The crew of the schooner
Pen Duick II had set the tone and Pen Duick III went one step further. Maneuvers were difficult on board and a crew of seven was required. Consequently a large number of crew members would learn their trade on board. Some have now left the yachting environment, but a good number have gone on to earn a living from water sports. Others have become famous skippers in their own right. Olivier de Kersauson, Alain Colas and Jean-Michel Carpentier all knew the Pen Duicks at the start of their careers. Mr Guy Tabarly, of course, as well as his son, Patrick and Pierre Fouquin also sailed on deck along with the “veterans” of Pen Duick II like Michel Vanek, Philippe Lavat and Gérard Petipas. A few newcomers also had periods on board such as Pierre English, Yves Guégan, Victor Tonnerre (the Pen Duick sail maker), Daniel Gilles ... In her second life, without the presence of her grand master, the schooner got to know even more crew members and skippers.

Today
Property of the Tabarly family and another private individual, Pen Duick III is currently based in Saint-Malo. Navigation courses are organised on her by the “ Pen Duick Cruising Club” run by Arnaud Dhallenne. She is stripped during winter for and re-launched in the spring where she makes week-end voyages to the Channel Islands.
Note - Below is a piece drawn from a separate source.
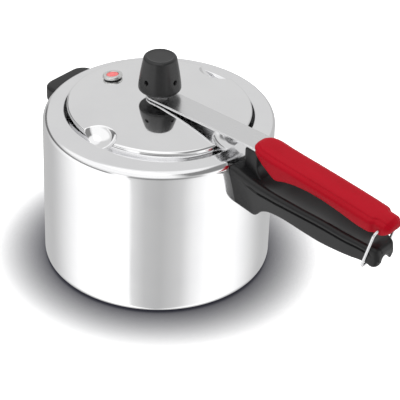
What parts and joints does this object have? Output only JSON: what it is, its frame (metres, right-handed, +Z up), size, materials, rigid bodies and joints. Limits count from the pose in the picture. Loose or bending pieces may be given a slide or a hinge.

From July 2003 she will be based in the Mediterranean. (For more info: www.club-penduick.com).


On board Pen Duick III
“One word comes to mind to describe her: harmony. The boat is just as pleasant to sail on during an afternoon trip to a hidden creek for a picnic as for a circumnavigation. She is like a little scooter with her highly maneuverable rigging that allows you to sail into port under sail in total security. Her real strong point is flowing, where her large fore mast gives her considerable power. Before the Vendée Globe my idea was to change the appendages. Eric listened to me, dubious, before saying: - if it works, don’t touch it-. Of course he was right.”

Jean-François Coste / Extract from Bateaux magazine.